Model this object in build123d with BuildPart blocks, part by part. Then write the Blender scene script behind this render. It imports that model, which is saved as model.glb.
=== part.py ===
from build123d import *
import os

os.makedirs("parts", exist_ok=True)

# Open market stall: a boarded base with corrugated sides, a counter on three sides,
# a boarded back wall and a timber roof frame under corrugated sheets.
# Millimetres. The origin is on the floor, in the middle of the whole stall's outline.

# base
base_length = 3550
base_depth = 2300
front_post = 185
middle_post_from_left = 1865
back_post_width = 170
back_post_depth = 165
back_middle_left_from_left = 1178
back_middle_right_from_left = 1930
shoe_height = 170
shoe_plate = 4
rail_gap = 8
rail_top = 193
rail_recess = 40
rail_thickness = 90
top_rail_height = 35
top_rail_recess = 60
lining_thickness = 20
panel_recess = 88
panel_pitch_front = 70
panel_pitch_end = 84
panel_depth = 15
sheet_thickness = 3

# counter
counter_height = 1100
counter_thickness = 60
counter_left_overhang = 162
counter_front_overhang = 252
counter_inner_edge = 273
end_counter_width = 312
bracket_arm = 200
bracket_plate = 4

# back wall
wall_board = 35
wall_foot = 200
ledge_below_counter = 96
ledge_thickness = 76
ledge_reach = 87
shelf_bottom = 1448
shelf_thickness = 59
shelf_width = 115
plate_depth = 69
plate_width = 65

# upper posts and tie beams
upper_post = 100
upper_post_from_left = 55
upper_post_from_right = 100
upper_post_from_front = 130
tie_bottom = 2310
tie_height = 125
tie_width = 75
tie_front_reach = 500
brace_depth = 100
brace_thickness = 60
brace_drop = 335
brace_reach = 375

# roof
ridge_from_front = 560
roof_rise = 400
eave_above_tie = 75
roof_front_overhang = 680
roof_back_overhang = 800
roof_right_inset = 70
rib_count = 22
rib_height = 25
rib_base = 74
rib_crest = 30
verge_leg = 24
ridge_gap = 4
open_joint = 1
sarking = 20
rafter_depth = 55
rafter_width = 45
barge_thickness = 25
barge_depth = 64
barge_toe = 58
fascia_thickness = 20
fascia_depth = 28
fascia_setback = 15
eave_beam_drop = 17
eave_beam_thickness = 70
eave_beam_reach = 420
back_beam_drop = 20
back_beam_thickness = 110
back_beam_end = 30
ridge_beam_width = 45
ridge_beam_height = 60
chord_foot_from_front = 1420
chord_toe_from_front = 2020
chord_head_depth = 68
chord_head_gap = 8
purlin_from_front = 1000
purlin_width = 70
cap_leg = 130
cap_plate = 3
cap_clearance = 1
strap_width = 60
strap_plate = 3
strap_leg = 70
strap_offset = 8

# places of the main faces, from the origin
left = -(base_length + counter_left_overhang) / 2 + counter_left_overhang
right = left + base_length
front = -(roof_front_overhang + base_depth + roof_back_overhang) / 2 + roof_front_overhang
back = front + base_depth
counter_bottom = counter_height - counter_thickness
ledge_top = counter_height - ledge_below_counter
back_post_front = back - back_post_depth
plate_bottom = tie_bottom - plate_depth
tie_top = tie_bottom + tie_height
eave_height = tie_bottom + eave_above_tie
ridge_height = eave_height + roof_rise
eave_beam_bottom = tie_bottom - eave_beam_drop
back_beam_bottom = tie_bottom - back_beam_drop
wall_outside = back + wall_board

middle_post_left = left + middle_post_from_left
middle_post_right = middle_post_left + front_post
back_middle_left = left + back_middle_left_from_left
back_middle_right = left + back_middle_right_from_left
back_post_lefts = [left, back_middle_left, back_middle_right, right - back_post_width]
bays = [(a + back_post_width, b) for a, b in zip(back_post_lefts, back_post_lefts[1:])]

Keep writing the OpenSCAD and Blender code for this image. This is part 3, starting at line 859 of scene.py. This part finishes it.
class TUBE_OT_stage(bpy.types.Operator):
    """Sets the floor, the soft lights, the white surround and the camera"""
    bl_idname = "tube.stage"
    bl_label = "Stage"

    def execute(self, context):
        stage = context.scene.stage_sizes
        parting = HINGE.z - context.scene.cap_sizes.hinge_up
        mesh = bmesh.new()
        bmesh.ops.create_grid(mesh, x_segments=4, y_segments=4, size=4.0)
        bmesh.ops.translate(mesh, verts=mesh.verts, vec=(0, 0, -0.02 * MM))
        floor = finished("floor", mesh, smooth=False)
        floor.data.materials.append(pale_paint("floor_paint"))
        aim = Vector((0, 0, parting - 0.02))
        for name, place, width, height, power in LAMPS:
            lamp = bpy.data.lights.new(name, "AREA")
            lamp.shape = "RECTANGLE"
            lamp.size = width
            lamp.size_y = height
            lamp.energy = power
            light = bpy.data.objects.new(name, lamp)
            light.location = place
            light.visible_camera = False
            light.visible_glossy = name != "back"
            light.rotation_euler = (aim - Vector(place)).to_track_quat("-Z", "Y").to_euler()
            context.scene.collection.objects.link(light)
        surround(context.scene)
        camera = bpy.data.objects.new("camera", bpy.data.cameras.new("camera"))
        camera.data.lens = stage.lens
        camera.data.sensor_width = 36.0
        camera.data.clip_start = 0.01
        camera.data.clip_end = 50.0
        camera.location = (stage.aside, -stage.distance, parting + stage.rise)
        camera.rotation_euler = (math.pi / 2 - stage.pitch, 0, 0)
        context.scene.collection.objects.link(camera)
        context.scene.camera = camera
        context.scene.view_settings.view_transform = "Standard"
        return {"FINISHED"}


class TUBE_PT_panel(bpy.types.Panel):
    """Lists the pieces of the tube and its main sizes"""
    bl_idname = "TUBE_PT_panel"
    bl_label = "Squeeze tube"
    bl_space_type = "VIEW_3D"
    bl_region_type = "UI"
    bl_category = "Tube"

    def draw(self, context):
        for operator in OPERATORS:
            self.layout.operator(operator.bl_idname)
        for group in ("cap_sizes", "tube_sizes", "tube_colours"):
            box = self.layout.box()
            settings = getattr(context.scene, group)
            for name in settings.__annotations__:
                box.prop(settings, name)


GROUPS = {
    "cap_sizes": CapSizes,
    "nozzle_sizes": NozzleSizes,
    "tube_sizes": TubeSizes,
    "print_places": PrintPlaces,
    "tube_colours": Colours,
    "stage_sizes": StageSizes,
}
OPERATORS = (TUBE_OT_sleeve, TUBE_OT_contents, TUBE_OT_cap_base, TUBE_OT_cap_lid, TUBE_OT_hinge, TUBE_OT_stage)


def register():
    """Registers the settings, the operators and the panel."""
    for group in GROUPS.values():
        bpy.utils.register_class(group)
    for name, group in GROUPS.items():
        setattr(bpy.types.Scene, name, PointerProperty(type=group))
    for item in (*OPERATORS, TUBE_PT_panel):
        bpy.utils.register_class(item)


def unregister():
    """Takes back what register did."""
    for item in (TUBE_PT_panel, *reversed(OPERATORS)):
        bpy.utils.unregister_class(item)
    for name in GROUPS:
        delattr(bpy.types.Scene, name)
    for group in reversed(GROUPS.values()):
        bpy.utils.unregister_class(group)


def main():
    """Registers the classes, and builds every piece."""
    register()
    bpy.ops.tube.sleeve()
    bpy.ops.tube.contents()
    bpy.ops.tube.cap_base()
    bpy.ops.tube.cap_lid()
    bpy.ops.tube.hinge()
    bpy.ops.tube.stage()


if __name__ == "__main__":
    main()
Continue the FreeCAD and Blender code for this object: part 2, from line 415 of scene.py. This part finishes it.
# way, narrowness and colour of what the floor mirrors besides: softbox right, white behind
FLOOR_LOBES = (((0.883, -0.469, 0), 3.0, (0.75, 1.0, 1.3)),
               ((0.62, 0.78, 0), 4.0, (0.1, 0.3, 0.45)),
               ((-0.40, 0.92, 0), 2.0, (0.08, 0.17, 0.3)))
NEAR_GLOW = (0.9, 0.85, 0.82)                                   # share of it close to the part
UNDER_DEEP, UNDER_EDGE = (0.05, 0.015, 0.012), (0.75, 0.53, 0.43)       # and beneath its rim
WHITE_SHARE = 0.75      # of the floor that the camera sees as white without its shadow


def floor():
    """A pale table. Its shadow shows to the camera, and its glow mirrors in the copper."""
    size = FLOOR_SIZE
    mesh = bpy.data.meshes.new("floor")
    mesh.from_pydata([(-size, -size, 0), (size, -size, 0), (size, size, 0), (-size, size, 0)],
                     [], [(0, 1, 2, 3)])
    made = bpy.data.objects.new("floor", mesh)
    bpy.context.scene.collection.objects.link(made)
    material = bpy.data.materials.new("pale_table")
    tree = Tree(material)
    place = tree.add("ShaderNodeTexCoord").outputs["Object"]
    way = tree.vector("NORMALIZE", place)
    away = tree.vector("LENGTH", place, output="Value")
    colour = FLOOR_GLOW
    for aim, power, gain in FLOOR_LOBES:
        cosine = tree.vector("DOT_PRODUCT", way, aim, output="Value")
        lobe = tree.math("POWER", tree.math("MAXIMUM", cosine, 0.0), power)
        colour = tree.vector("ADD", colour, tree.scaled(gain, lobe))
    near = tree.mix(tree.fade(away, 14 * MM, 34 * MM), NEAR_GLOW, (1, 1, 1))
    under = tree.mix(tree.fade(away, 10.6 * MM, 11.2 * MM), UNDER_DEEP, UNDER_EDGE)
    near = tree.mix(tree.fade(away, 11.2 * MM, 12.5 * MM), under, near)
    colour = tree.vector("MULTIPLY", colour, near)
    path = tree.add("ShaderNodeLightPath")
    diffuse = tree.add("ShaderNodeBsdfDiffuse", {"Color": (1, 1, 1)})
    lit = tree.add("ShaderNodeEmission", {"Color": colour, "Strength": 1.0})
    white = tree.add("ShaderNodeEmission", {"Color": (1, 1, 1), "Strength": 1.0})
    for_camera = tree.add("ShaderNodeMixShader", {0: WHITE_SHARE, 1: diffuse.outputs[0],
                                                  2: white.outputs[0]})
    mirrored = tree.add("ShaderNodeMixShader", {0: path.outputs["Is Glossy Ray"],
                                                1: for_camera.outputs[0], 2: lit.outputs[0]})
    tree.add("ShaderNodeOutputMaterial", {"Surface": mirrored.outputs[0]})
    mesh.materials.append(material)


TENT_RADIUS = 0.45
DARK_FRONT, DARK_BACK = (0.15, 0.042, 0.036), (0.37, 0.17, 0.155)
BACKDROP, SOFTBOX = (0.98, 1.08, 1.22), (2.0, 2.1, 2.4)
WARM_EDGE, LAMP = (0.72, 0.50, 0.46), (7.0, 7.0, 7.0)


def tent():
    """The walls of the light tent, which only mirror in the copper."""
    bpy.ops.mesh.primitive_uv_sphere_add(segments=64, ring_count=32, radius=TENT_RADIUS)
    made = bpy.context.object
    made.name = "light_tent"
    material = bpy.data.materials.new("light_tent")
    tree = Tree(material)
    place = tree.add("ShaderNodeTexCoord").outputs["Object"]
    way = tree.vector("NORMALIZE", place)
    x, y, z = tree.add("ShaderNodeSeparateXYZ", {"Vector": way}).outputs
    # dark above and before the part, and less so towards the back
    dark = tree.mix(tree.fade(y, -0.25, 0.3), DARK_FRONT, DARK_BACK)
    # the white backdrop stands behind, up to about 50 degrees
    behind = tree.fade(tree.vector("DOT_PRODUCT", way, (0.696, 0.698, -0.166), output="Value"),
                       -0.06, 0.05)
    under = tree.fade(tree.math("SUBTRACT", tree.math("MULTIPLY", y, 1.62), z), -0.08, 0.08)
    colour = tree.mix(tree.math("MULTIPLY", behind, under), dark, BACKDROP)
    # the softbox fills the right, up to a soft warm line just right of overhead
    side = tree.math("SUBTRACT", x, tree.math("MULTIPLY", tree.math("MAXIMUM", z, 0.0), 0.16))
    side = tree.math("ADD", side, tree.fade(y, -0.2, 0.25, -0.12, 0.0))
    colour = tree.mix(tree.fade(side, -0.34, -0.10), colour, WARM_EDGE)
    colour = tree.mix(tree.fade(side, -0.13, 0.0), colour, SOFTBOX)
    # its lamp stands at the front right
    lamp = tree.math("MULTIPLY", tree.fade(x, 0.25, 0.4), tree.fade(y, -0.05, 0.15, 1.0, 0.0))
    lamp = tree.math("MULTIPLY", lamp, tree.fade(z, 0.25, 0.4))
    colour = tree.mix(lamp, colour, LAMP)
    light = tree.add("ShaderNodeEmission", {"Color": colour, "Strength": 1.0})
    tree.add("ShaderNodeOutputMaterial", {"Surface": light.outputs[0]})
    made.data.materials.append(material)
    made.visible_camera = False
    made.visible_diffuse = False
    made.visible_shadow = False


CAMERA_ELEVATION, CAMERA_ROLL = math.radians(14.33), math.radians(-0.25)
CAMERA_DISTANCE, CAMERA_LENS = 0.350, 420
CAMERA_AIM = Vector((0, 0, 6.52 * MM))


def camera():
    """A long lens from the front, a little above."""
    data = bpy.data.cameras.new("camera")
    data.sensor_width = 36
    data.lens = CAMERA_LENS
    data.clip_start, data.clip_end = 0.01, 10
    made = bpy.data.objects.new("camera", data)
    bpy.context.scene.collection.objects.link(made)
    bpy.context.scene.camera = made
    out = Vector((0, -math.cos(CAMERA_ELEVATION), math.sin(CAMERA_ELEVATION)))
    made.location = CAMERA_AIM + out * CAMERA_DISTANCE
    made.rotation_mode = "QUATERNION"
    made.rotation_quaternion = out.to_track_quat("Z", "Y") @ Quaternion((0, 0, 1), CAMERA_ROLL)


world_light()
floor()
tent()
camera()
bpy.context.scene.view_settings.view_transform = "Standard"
════════════════════
- _To do_: Extract from the material all lines containing the string "behind".

- _Response to the task_:
Model this object in build123d with BuildPart blocks, part by part. Then write the Blender scene script behind this render. It imports that model, which is saved as model.glb.
# way, narrowness and colour of what the floor mirrors besides: softbox right, white behind
    # the white backdrop stands behind, up to about 50 degrees
    behind = tree.fade(tree.vector("DOT_PRODUCT", way, (0.696, 0.698, -0.166), output="Value"),
    colour = tree.mix(tree.math("MULTIPLY", behind, under), dark, BACKDROP)